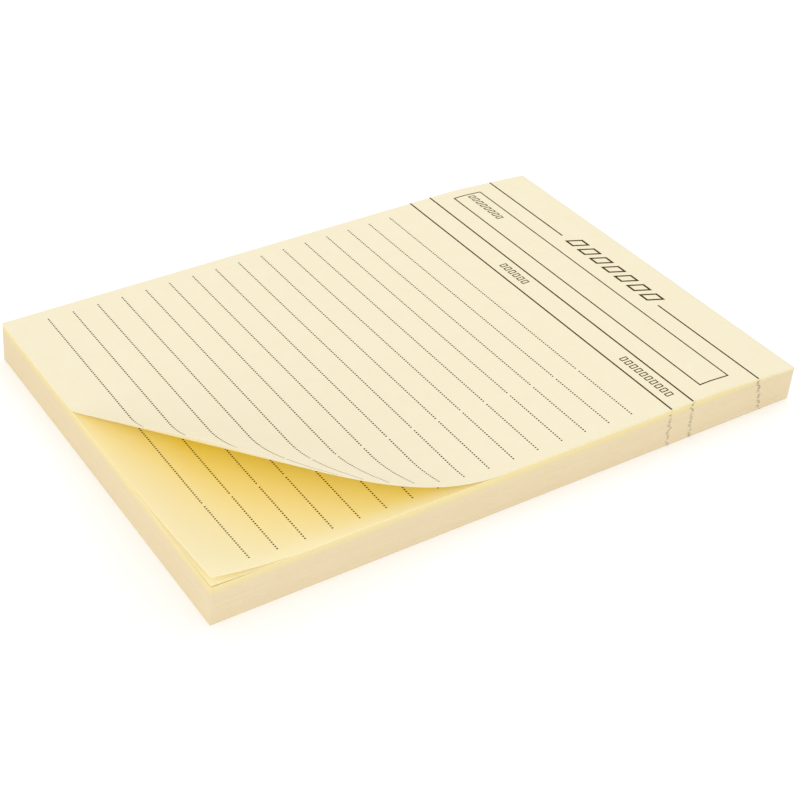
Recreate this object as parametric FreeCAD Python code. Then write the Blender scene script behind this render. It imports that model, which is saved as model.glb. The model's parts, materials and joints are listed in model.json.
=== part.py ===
import FreeCAD, Part
import math
import os
from FreeCAD import Vector

os.makedirs("parts", exist_ok=True)

# The object is a block of printed task sheets, glued together along its head edge. It lies flat, with its
# head towards +Y and its foot towards -Y.
# Lengths are in millimetres. Sheets are laid out flat first: x and y run along the sheet from its middle,
# and height is counted up from the top of the bound stack.

# Paper
sheet_width = 101.6
sheet_length = 139.7
sheet_thickness = 0.1
stack_height = 8.8
stack_lean = 0.7  # how far the top of the stack has slid towards the head

# The head zone, where the sheets lie closer, and the film of glue over their ends
head_zone_length = 20.0
head_zone_fall = 1.38
glue_thickness = 0.2

# Ink, and the air that its thickness leaves between two loose sheets
ink_thickness = 0.02
ink_clearance = 0.01
rule_width = 0.3
line_width = 0.4
frame_width = 0.3

# Ruled lines
rule_count = 16
first_rule_from_foot = 9.36
last_rule_from_column_line = 8.1
rule_left_margin = 3.76
rule_right_margin = 3.15
column_gap_from_right = 22.86
column_gap = 1.25
uncovered_rule_count = 8

# Heading lines and the long box, measured down from the head edge
column_line_from_head = 33.74
label_line_from_head = 28.04
title_line_from_head = 10.09
title_gap_start = -19.7
title_gap_end = 16.8
box_low_from_head = 23.14
box_high_from_head = 15.16
box_left_margin = 3.24
box_right_margin = 3.83

# Plain shapes that stand where the sheet has words
title_shape_count = 7
title_shape_height = 4.2
title_shape_width = 3.1
title_shape_slant = 1.5
title_shape_stroke = 0.45
title_row_start = -17.4
title_row_end = 15.5
title_row_from_head = 11.1
label_shape_height = 1.9
label_shape_width = 1.15
label_shape_spacing = 1.7
label_shape_stroke = 0.25
box_label_left_margin = 4.3
box_label_count = 8
box_label_from_head = 19.6
left_label_start = -15.1
left_label_count = 6
right_label_right_margin = 4.1
right_label_count = 10
column_labels_from_head = 31.7

# Where the bleeding heading lines show on the cut sides of the stack
mark_width = 0.5
column_mark_drift = 0.3
label_mark_drift = 0.7
title_mark_drift = 2.0

# The corner of each of the top three sheets rises. The runs say how far from the corner, along the
# foot edge and along the side edge, a sheet leaves the one below. Its bend lines fan out from a
# centre beyond the foot edge. Crease and bow are ratios: how far the paper tilts for each radian of
# the fan, at the first bend line, where the crease adds to the bow, and far from it.
top_foot_run = 63.4
top_side_run = 63.7
top_centre_distance = 3.0
top_crease_ratio = 5.1
top_crease_fade_angle = 0.125
top_bow_ratio = 0.19
top_straight_tip = 10.0

second_foot_run = 50.1
second_side_run = 21.2
second_centre_distance = 200.0
second_bow_ratio = 2.9
second_straight_tip = 5.0

third_foot_run = 36.0
third_side_run = 15.6
third_centre_distance = 200.0
third_bow_ratio = 1.0
third_straight_tip = 4.0

curl_sections = 20
curl_steps = 80
section_crowding = 1.4

# Values that follow from the ones above
half_width = sheet_width / 2
half_length = sheet_length / 2
fold_y = half_length - head_zone_length
rule_room = sheet_length - first_rule_from_foot - column_line_from_head - last_rule_from_column_line
rule_spacing = rule_room / (rule_count - 1)
head_angle = math.asin(head_zone_fall / head_zone_length)
sheet_gap = ink_thickness + ink_clearance
third_sheet_low = sheet_gap
second_sheet_low = third_sheet_low + sheet_thickness + sheet_gap
top_sheet_low = second_sheet_low + sheet_thickness + sheet_gap
second_ink_low = second_sheet_low + sheet_thickness
top_ink_low = top_sheet_low + sheet_thickness


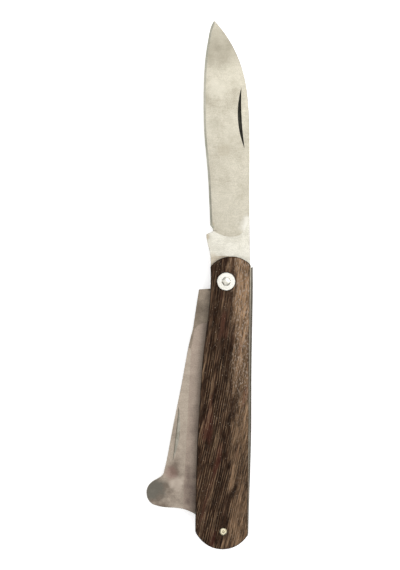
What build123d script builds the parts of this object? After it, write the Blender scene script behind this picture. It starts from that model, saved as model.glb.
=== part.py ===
# Folding grafting and budding knife, lying on its side with the main blade open.
#
# Two blades turn on one rivet at the head of the handle, each in a slot of its
# own with its own back spring: the grafting blade in the front slot, and the
# blade with the bark lifter on its back in the rear slot.
#
# Millimetres. The origin is on the pivot axis, in the flat of the back scale
# that the knife lies on. +X points to the back of the knife, where the springs
# are, +Y along the handle to the point of the open main blade, and +Z up
# through the thickness.

import os
from math import radians, tan

from build123d import *

# ---- thicknesses through the handle ----
scale_t = 4.0            # wooden scale at its crown
liner_t = 0.8            # steel liner under each scale
divider_t = 0.5          # centre liner between the two slots
blade_t = 1.9            # both blades, at the tang
side_gap = 0.05          # between a tang and each liner

# ---- the pivot and the tangs ----
rivet_r = 1.5            # shank of the pivot rivet
rivet_head_r = 1.7       # its domed front head
rivet_head_h = 0.45
washer_r = 3.4
washer_t = 1.2
washer_proud = 0.35      # front washer above the crown of the scale
tang_r = 5.85            # round of each tang
turn_gap = 0.05          # running clearance on the rivet, on the radius
pin_gap = 0.03           # clearance round a fixed pin, on the radius
seat_gap = 0.2           # gap round a washer or a pin head in the wood
spring_gap = 0.1         # between a tang and its spring

# ---- the handle ----
tail_y = 100.8           # pivot to the tail end
head_y = 9.45            # pivot to the head end of the wood
belly_head_x = 5.95      # belly edge of the handle beside the pivot
belly_tail_x = 10.0      # belly edge near the tail
wood_head_x = 9.05       # back edge of the wood beside the pivot
wood_tail_x = 9.75       # back edge of the wood near the tail
liner_proud = 0.35       # liners past the back edge of the wood
spring_head_x = 10.2     # back of the springs beside the pivot
spring_mid_x = 10.55     # back of the springs at their middle
spring_tail_x = 10.15    # back of the springs near the tail
end_sagitta = 5.6        # rise of the rounded tail end
end_tilt = 0.6           # its belly corner higher and its back corner lower by this
liner_inset = 0.1        # liners inside the wood along the belly and the tail
corner_r = 2.2           # tail corners
crown_r = 22.0           # crown across a scale
land_rise = 0.2          # crown planed off to leave the flat
rim_r = 0.9              # rounding of a scale's outer rim

# ---- pins at the tail and at the springs' middle ----
tail_pin_r = 1.05
tail_head_r = 1.4
tail_head_h = 0.8
tail_proud = 0.25        # front head of the tail pin above the wood
tail_pin_x = 0.55
tail_pin_inset = 6.8     # pin to the tail end
dimple_r = 0.5           # punch mark in its head
dressed_under = 0.0      # back washer, rivet and pin under the flat of the wood
flare = 0.45             # rivet's spread into the back washer
washer_edge = 0.12       # broken edge of washers and pin heads
spring_pin_r = 1.0
spring_pin_x = 7.6
spring_pin_share = 0.55  # its place along the handle

# ---- blades ----
tip_inset = 1.9          # closed main blade's reach, short of the tail end
lifter_gap = 2.15        # closed second blade's reach, short of the tail block
shoulder_y = 5.8         # tang shoulder, where it meets the back of the springs
shoulder_slope = 19.0    # of the shoulder and of the spring's end, in degrees
kick_x = 7.73            # kick, the corner that lands on the spring
kick_y = 16.6
heel_y = 21.2            # where the cutting edges begin
heel_x = 6.3
edge_t = 0.3             # blades at the ground edge, before sharpening
main_spine_x = 9.1       # back of the main blade at its shoulder
tip_taper = 0.2          # main blade's back, down at the point, on each face
tongue_taper = 0.46      # second blade's back, down at its far end, on each face
nick_depth = 0.5         # nail nicks
lifter_rest_turn = 166.5  # second blade's turn from open, as the knife lies here

os.makedirs("parts", exist_ok=True)

# ---- levels through the thickness, from the flat of the back scale up ----
slot_t = blade_t + 2 * side_gap
back_liner_z = scale_t
lifter_slot_z = back_liner_z + liner_t
divider_z = lifter_slot_z + slot_t
main_slot_z = divider_z + divider_t
front_liner_z = main_slot_z + slot_t
front_scale_z = front_liner_z + liner_t
top_z = front_scale_z + scale_t

tail_pin_y = tail_pin_inset - tail_y
slope = tan(radians(shoulder_slope))
spring_in_x = tang_r + spring_gap
bore_r = rivet_r + turn_gap
spring_pin_y = -spring_pin_share * tail_y
main_reach = tail_y - tip_inset
block_top_y = tail_pin_y + 2.7
lifter_reach = -block_top_y - lifter_gap
wide = 40                # clear of every outline


def down_handle(share):
    """Y of a station on the handle: 0 at the pivot, 1 at the tail end."""
    return -share * tail_y


def along_blade(share, reach):
    """Y of a station on an open blade: 0 at its heel, 1 at its reach."""
    return heel_y + share * (reach - heel_y)


def shoulder_at(x):
    """Y of the tang's shoulder line at x."""
    return shoulder_y - (spring_head_x - x) * slope


belly_corner_y = down_handle(1) + end_sagitta + end_tilt
back_corner_y = down_handle(1) + end_sagitta - end_tilt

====

Extract exactly the leading lines of the data, stopping at and including the line with "frame_width = 0.3".

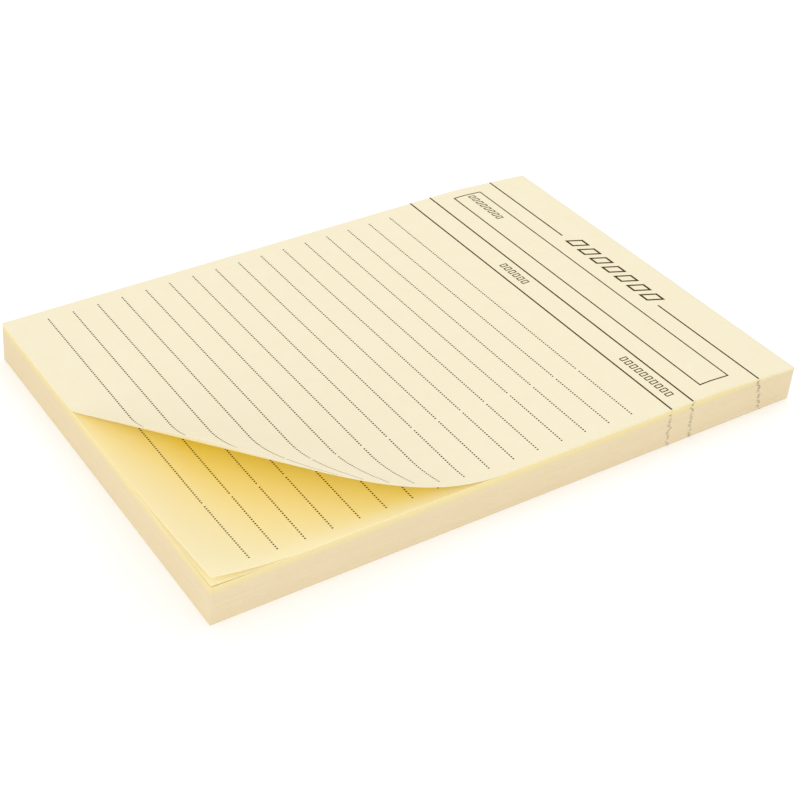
Recreate this object as parametric FreeCAD Python code. Then write the Blender scene script behind this render. It imports that model, which is saved as model.glb. The model's parts, materials and joints are listed in model.json.
=== part.py ===
import FreeCAD, Part
import math
import os
from FreeCAD import Vector

os.makedirs("parts", exist_ok=True)

# The object is a block of printed task sheets, glued together along its head edge. It lies flat, with its
# head towards +Y and its foot towards -Y.
# Lengths are in millimetres. Sheets are laid out flat first: x and y run along the sheet from its middle,
# and height is counted up from the top of the bound stack.

# Paper
sheet_width = 101.6
sheet_length = 139.7
sheet_thickness = 0.1
stack_height = 8.8
stack_lean = 0.7  # how far the top of the stack has slid towards the head

# The head zone, where the sheets lie closer, and the film of glue over their ends
head_zone_length = 20.0
head_zone_fall = 1.38
glue_thickness = 0.2

# Ink, and the air that its thickness leaves between two loose sheets
ink_thickness = 0.02
ink_clearance = 0.01
rule_width = 0.3
line_width = 0.4
frame_width = 0.3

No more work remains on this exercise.